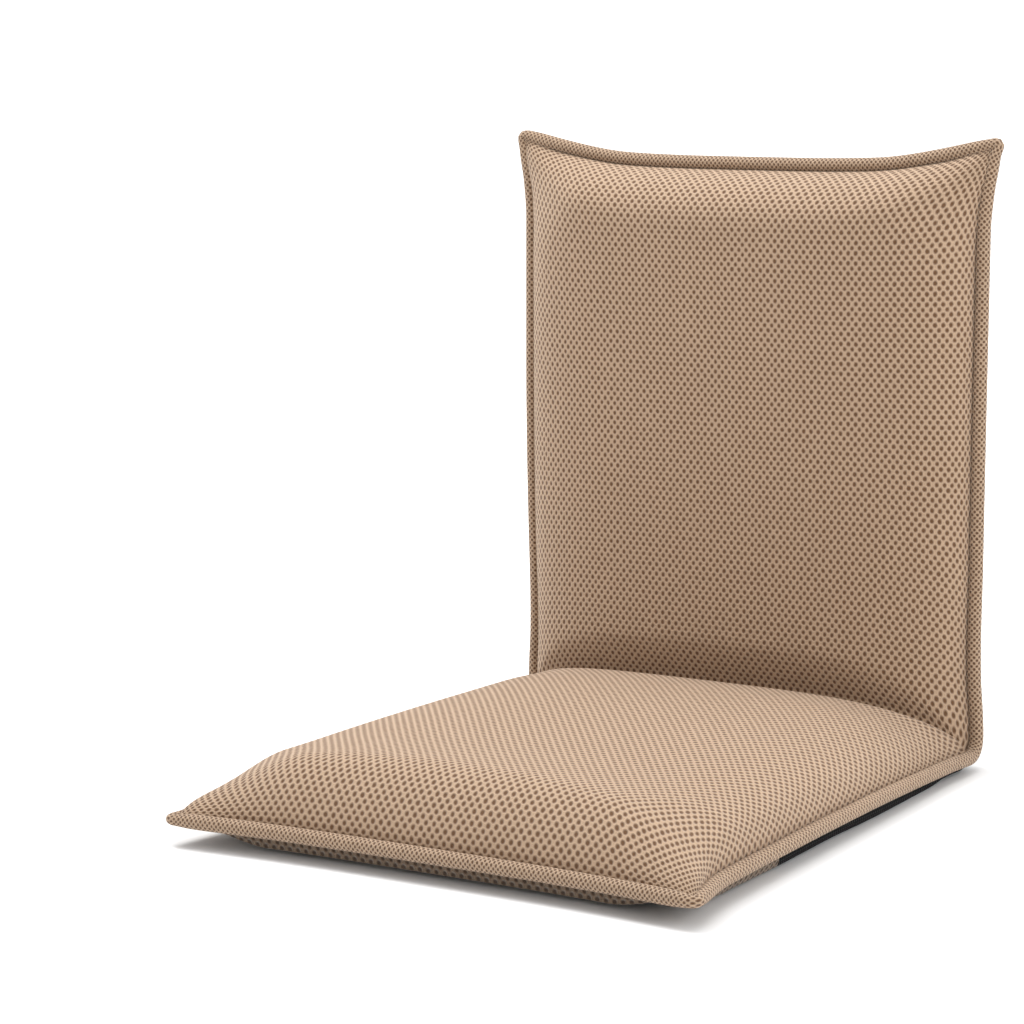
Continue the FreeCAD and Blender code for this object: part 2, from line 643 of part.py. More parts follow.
# ================================================================ welts
def welt(side):
    """A round tube along the pad's edge: straight past the hinge, flaring to a rounded tip, and gently hollow at the end."""
    val = lambda name: float(sheet.get(name))
    half, tip_x, start = val("welt_half"), val("tip_half"), val("welt_start")
    end, tip = val(side + "_len"), val(side + "_tip")
    rnd, flare, flat = val("tip_round"), val("flare_side"), val("flare_end")
    # one half, from the hinge to the middle of the end; a = distance along the pad
    # side flare: an arc tangent to the side, through the tip corner
    d, o = flare, tip_x - half
    r1 = (d * d + o * o) / (2 * o)
    c1 = (half + r1, tip - flare)
    d, o = tip_x - flat, tip - end
    r2 = (d * d + o * o) / (2 * o)
    c2 = (flat, end + r2)
    # rounding circle, outside both arcs (towards the pad's middle)
    q1, q2 = r1 + rnd, r2 + rnd
    dx, dy = c2[0] - c1[0], c2[1] - c1[1]
    dist = math.hypot(dx, dy)
    along = (q1 * q1 - q2 * q2 + dist * dist) / (2 * dist)
    off = math.sqrt(max(q1 * q1 - along * along, 0))
    best = None
    for s in (1, -1):
        px = c1[0] + (along * dx - s * off * dy) / dist
        py = c1[1] + (along * dy + s * off * dx) / dist
        gap = math.hypot(px - tip_x, py - tip)
        if best is None or gap < best[0]:
            best = (gap, px, py)
    c3 = best[1:]

    def toward(c, p, r):
        k = math.hypot(p[0] - c[0], p[1] - c[1])
        return (c[0] + (p[0] - c[0]) * r / k, c[1] + (p[1] - c[1]) * r / k)

    t1, t2 = toward(c1, c3, r1), toward(c2, c3, r2)
    out = (tip_x - c3[0], tip - c3[1])
    k = math.hypot(*out)
    m3 = (c3[0] + out[0] / k * rnd, c3[1] + out[1] / k * rnd)
    m1 = toward(c1, ((half + t1[0]) / 2, (tip - flare + t1[1]) / 2), r1)
    m2 = toward(c2, ((flat + t2[0]) / 2, (end + t2[1]) / 2), r2)
    drop = val("welt_drop")
    V = lambda p: Vector(p[0], -p[1], drop) if side == "seat" else Vector(p[0], -drop, p[1])
    f = lambda p: (-p[0], p[1])
    s1, s2 = (half, start), (half, tip - flare)
    e2 = (flat, end)
    edges = [
        Part.LineSegment(V(s1), V(s2)), Part.Arc(V(s2), V(m1), V(t1)), Part.Arc(V(t1), V(m3), V(t2)),
        Part.Arc(V(t2), V(m2), V(e2)), Part.LineSegment(V(e2), V(f(e2))), Part.Arc(V(f(e2)), V(f(m2)), V(f(t2))),
        Part.Arc(V(f(t2)), V(f(m3)), V(f(t1))), Part.Arc(V(f(t1)), V(f(m1)), V(f(s2))), Part.LineSegment(V(f(s2)), V(f(s1))),
    ]
    wire = Part.Wire([e.toShape() for e in edges])
    normal = V((half, start + 1)) - V((half, start))
    circle = Part.Wire([Part.Circle(V(s1), normal, val("welt_rad")).toShape()])
    shape = wire.makePipeShell([circle], True, True)
    want = wire.Length * math.pi * val("welt_rad") ** 2
    print("%s welt: path %.1f mm, volume %.0f of %.0f" % (side, wire.Length, shape.Volume, want))
    obj = doc.addObject("Part::Feature", fresh("welt"))
    obj.Shape = shape
    at(obj, 0, g.pivot_y, g.pivot_z)
    return node(obj, "%s_welt" % side)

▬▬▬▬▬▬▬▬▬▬

AIM:
Print only the lines that run from the start of the listing to the line bearing "return (c[0] +"; please keep the first line and that last one, exactly as they appear.

SOLUTION BELOW:
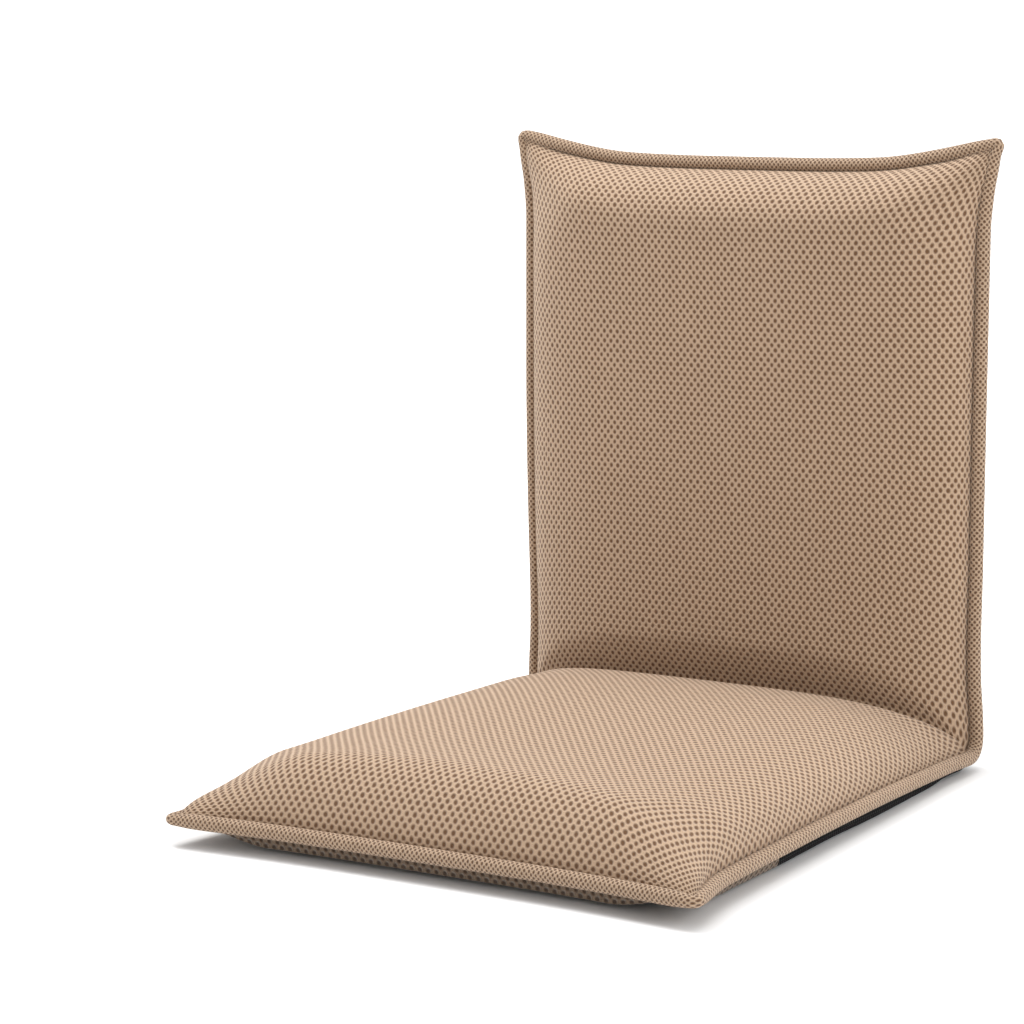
Continue the FreeCAD and Blender code for this object: part 2, from line 643 of part.py. More parts follow.
# ================================================================ welts
def welt(side):
    """A round tube along the pad's edge: straight past the hinge, flaring to a rounded tip, and gently hollow at the end."""
    val = lambda name: float(sheet.get(name))
    half, tip_x, start = val("welt_half"), val("tip_half"), val("welt_start")
    end, tip = val(side + "_len"), val(side + "_tip")
    rnd, flare, flat = val("tip_round"), val("flare_side"), val("flare_end")
    # one half, from the hinge to the middle of the end; a = distance along the pad
    # side flare: an arc tangent to the side, through the tip corner
    d, o = flare, tip_x - half
    r1 = (d * d + o * o) / (2 * o)
    c1 = (half + r1, tip - flare)
    d, o = tip_x - flat, tip - end
    r2 = (d * d + o * o) / (2 * o)
    c2 = (flat, end + r2)
    # rounding circle, outside both arcs (towards the pad's middle)
    q1, q2 = r1 + rnd, r2 + rnd
    dx, dy = c2[0] - c1[0], c2[1] - c1[1]
    dist = math.hypot(dx, dy)
    along = (q1 * q1 - q2 * q2 + dist * dist) / (2 * dist)
    off = math.sqrt(max(q1 * q1 - along * along, 0))
    best = None
    for s in (1, -1):
        px = c1[0] + (along * dx - s * off * dy) / dist
        py = c1[1] + (along * dy + s * off * dx) / dist
        gap = math.hypot(px - tip_x, py - tip)
        if best is None or gap < best[0]:
            best = (gap, px, py)
    c3 = best[1:]

    def toward(c, p, r):
        k = math.hypot(p[0] - c[0], p[1] - c[1])
        return (c[0] + (p[0] - c[0]) * r / k, c[1] + (p[1] - c[1]) * r / k)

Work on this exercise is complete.